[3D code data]
(begin)
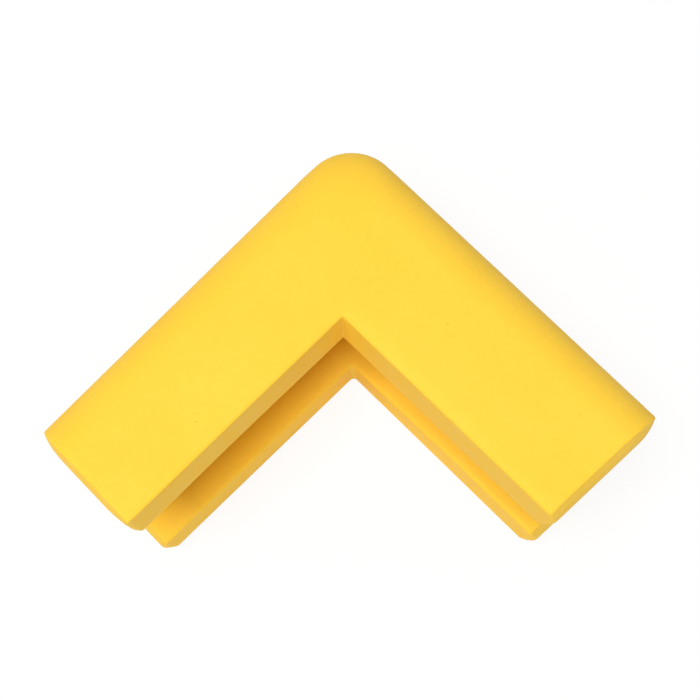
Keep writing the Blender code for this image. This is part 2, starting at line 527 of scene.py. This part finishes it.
def white_floor():
    """A plain white floor, well past the view on all sides."""
    half = FLOOR_HALF
    corners = [(-half, -half, 0), (half, -half, 0), (half, half, 0), (-half, half, 0)]
    mesh = bpy.data.meshes.new("floor")
    mesh.from_pydata(corners, [], [(0, 1, 2, 3)])
    floor = bpy.data.objects.new("floor", mesh)
    bpy.context.scene.collection.objects.link(floor)
    material = bpy.data.materials.new("white_floor")
    material.use_nodes = True
    nodes = material.node_tree.nodes
    links = material.node_tree.links
    shader = nodes["Principled BSDF"]
    shader.inputs["Base Color"].default_value = (FLOOR_WHITE, FLOOR_WHITE, FLOOR_WHITE, 1)
    shader.inputs["Roughness"].default_value = FLOOR_ROUGHNESS
    shader.inputs["Specular IOR Level"].default_value = 0.0
    white = nodes.new("ShaderNodeEmission")
    white.inputs["Strength"].default_value = 1.0
    mixed = nodes.new("ShaderNodeMixShader")
    share = nodes.new("ShaderNodeMath")
    share.operation = "MULTIPLY"
    links.new(seen_directly(material.node_tree), share.inputs[0])
    share.inputs[1].default_value = FLOOR_GLOW
    links.new(share.outputs[0], mixed.inputs[0])
    links.new(shader.outputs[0], mixed.inputs[1])
    links.new(white.outputs[0], mixed.inputs[2])
    links.new(mixed.outputs[0], nodes["Material Output"].inputs["Surface"])
    mesh.materials.append(material)


def soft_light(name, place, size, power):
    """A square soft box at place, turned to the middle of the part."""
    light = bpy.data.lights.new(name, "AREA")
    light.shape = "SQUARE"
    light.size = size
    light.energy = power
    lamp = bpy.data.objects.new(name, light)
    lamp.location = place
    lamp.rotation_euler = (CAMERA_AIM - Vector(place)).to_track_quat("-Z", "Y").to_euler()
    bpy.context.scene.collection.objects.link(lamp)


def studio():
    """White surroundings, a soft box above on the camera's left, and a weak low one in front."""
    world = bpy.data.worlds.new("studio")
    world.use_nodes = True
    nodes = world.node_tree.nodes
    links = world.node_tree.links
    lighting = nodes["Background"]
    lighting.inputs["Color"].default_value = WHITE
    lighting.inputs["Strength"].default_value = SKY_STRENGTH
    backdrop = nodes.new("ShaderNodeBackground")
    backdrop.inputs["Color"].default_value = WHITE
    backdrop.inputs["Strength"].default_value = 1.0
    mixed = nodes.new("ShaderNodeMixShader")
    links.new(seen_directly(world.node_tree), mixed.inputs[0])
    links.new(lighting.outputs[0], mixed.inputs[1])
    links.new(backdrop.outputs[0], mixed.inputs[2])
    links.new(mixed.outputs[0], nodes["World Output"].inputs["Surface"])
    bpy.context.scene.world = world
    soft_light("soft_box", *SOFT_BOX)
    soft_light("soft_fill", *SOFT_FILL)


def camera():
    """The photograph's view of the part."""
    data = bpy.data.cameras.new("camera")
    data.lens = LENS_MM
    data.clip_start = 0.01
    item = bpy.data.objects.new("camera", data)
    item.location = CAMERA_PLACE
    turn = (CAMERA_AIM - CAMERA_PLACE).to_track_quat("-Z", "Y")
    item.rotation_mode = "QUATERNION"
    item.rotation_quaternion = turn @ Quaternion((0, 0, 1), -CAMERA_ROLL)
    bpy.context.scene.collection.objects.link(item)
    bpy.context.scene.camera = item


camera()
studio()
white_floor()

protector = corner_protector()
protector.data.materials.append(foam_skin())
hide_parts(NODE)
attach(protector, "root")

bpy.context.scene.view_settings.view_transform = "Standard"
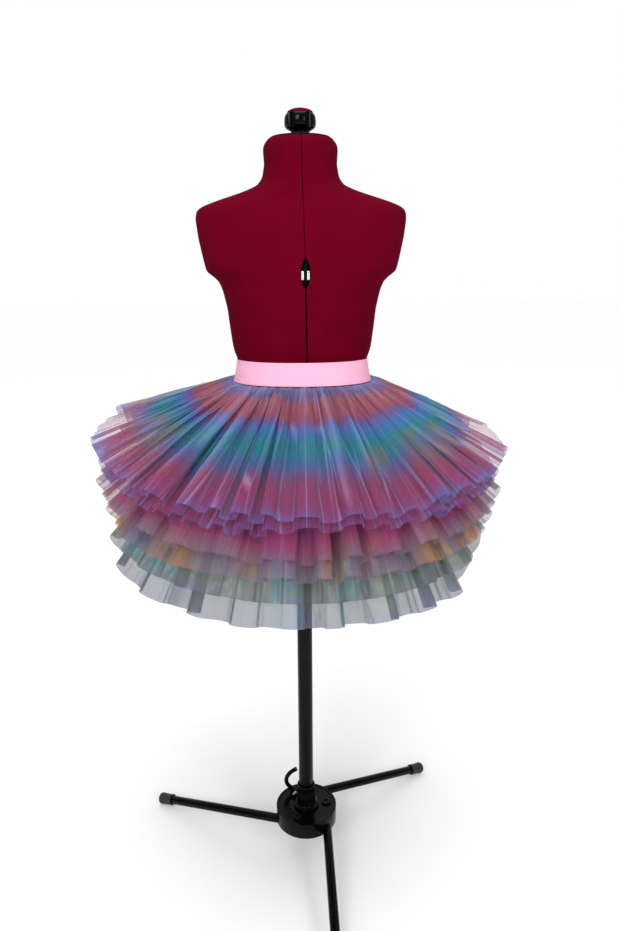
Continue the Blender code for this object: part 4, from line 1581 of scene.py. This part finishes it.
# %% The hook
HOOK_RADIUS = 0.0038
HOOK_Y = 0.0305
HOOK_ROUTE = (
    (-0.0245, 0.0036),
    (-0.0245, 0.0070),
    (-0.0275, 0.0105),
    (-0.0335, 0.0155),
    (-0.0372, 0.0235),
    (-0.0368, 0.0320),
    (-0.0325, 0.0400),
    (-0.0255, 0.0470),
    (-0.0178, 0.0515),
)
HOOK_BLOCK_SIZE = (0.0120, 0.0095, 0.0078)
HOOK_BLOCK_TURN = 0.35
HOOK_BLOCK_PLACE = (-0.0222, HOOK_Y, HUB_TOP + 0.0062)
deselect_everything()
bpy.ops.curve.primitive_bezier_curve_add()
hook = named("bent_hook")
hook.data.splines.clear()
route = hook.data.splines.new("NURBS")
route.points.add(len(HOOK_ROUTE) - 1)
for point, (x, height) in zip(route.points, HOOK_ROUTE):
    point.co = (x, HOOK_Y, HUB_TOP + height, 1.0)
route.use_endpoint_u = True
route.order_u = 3
hook.data.resolution_u = 6
hook.data.dimensions = "3D"
hook.data.bevel_depth = HOOK_RADIUS
hook.data.bevel_resolution = 7
hook.data.use_fill_caps = True
bpy.ops.object.convert(target="MESH")
hook = named("bent_hook")
edit_all(hook)
bpy.ops.mesh.remove_doubles(threshold=0.00001)
bpy.ops.mesh.normals_make_consistent(inside=False)
leave_edit()
settle(hook)
deselect_everything()
bpy.ops.mesh.primitive_cube_add(size=1.0)
block = named("hook_block")
edit_all(block)
bpy.ops.transform.resize(value=HOOK_BLOCK_SIZE)
bpy.ops.transform.rotate(value=HOOK_BLOCK_TURN, orient_axis="Z", center_override=(0.0, 0.0, 0.0))
bpy.ops.transform.translate(value=HOOK_BLOCK_PLACE)
leave_edit()
settle(block)
join_by(hook, block, "UNION")
bevel(hook, 0.0006, segments=3, degrees=50)
finish_piece(hook, ENAMEL, "stand", "hub_hook")

# %% [markdown]
# The floor is a wide pale sheet that is left out of the part: it only takes the shadow. It glows a
# little more with distance, so that it fades into the white room behind.

# %% The floor
FLOOR_SIZE = 60.0
paint, tree, shader = new_material("pale_floor", (0.90, 0.90, 0.90), 0.9, specular=0.1)
cloud = add(tree, "TexNoise", {"Scale": 3.0, "Detail": 4.0}).outputs[0]
away = add(tree, "VectorMath", {0: add(tree, "TexCoord").outputs["Object"]}, operation="LENGTH")
looks = {
    "Base Color": ramped(tree, cloud, 0.0, 1.0, 0.90, 0.94),
    "Emission Strength": ramped(tree, away.outputs["Value"], 0.4, 2.6, 0.04, 0.34),
    "Emission Color": PURE_WHITE,
}
feed(tree, shader, looks)
deselect_everything()
bpy.ops.mesh.primitive_plane_add(size=FLOOR_SIZE)
floor = named("floor")
floor.data.materials.append(paint)
print("floor", FLOOR_SIZE, "m wide")
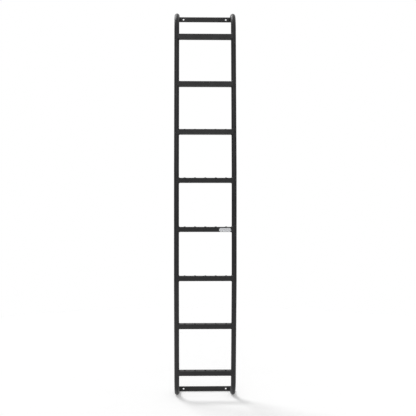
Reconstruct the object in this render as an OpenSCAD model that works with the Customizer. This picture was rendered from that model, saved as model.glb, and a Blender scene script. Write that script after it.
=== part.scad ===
// Side ladder for a high-roof van: two bowed tube stiles, eight square rungs with raised traction
// holes, and a flat mounting bar across the stile ends at the top and at the bottom.
// X runs across the ladder, +Y points to the van and +Z is up. The origin is the centre of the
// lower mounting bar's back face, the face that lies on the van.

/* [Stiles] */
// Outside diameter of the stile tube
tube_od = 28.6; // [25:0.1:34]
// Wall thickness of the stile tube
tube_wall = 3; // [1.5:0.1:4]
// Overall width across the two stiles
ladder_w = 355.6; // [300:0.1:450]
// Centreline radius of every bend in the stiles
bend_r = 102; // [80:1:115]

/* [Side profile] */
// Distance from the van to the centreline of the straight middle of the stiles
stand_off = 245; // [220:1:300]
// Height of the upper mounting bar above the lower one, centre to centre
bar_spacing = 2220; // [2150:1:2400]
// Height at which the lower stretch starts to tuck back towards the van
lower_knee_z = 665; // [600:1:720]
// Height at which the upper stretch starts to lean back towards the van
upper_knee_z = 1288; // [1200:1:1400]
// Lean of the lower stretch, in degrees
lower_tilt = 7.4; // [4:0.1:8]
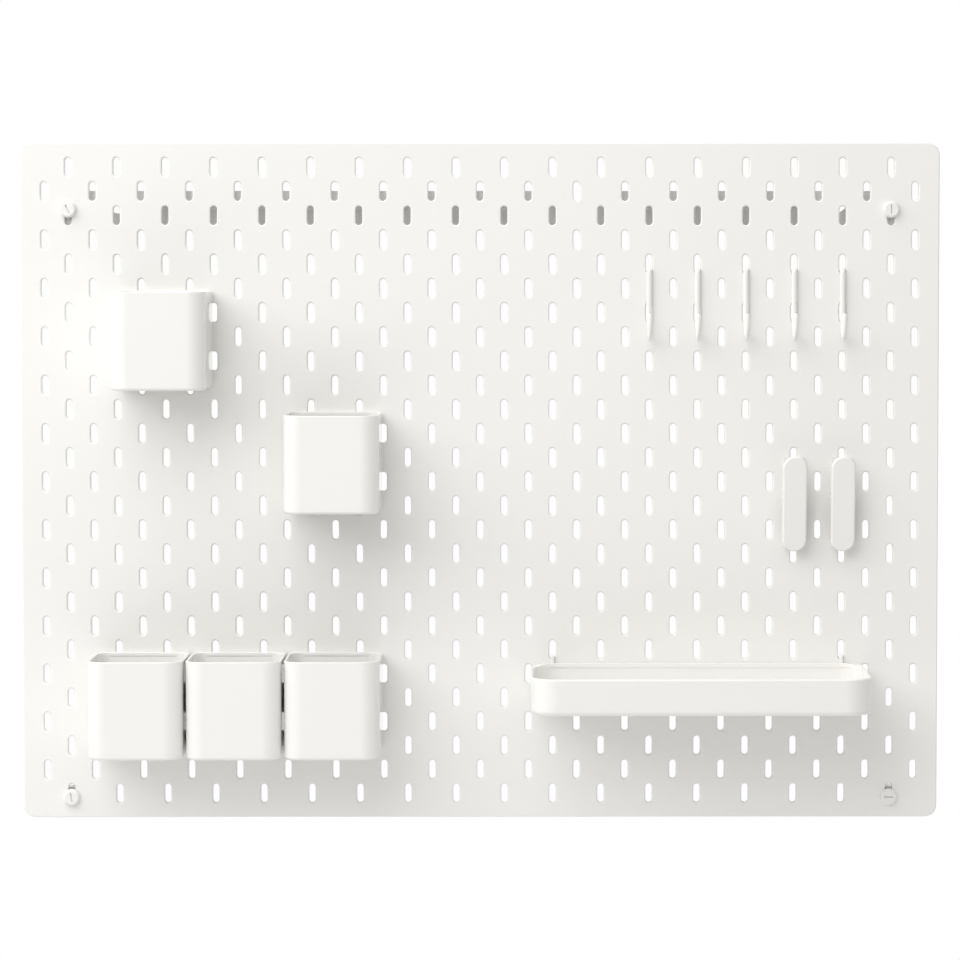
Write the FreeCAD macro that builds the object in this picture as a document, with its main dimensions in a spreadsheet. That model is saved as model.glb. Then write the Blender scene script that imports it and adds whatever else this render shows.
(end)
YOUR TASK: Only lines with the word "picture" should be collected from the material.

RESPONSE:
Reconstruct the object in this render as an OpenSCAD model that works with the Customizer. This picture was rendered from that model, saved as model.glb, and a Blender scene script. Write that script after it.
Write the FreeCAD macro that builds the object in this picture as a document, with its main dimensions in a spreadsheet. That model is saved as model.glb. Then write the Blender scene script that imports it and adds whatever else this render shows.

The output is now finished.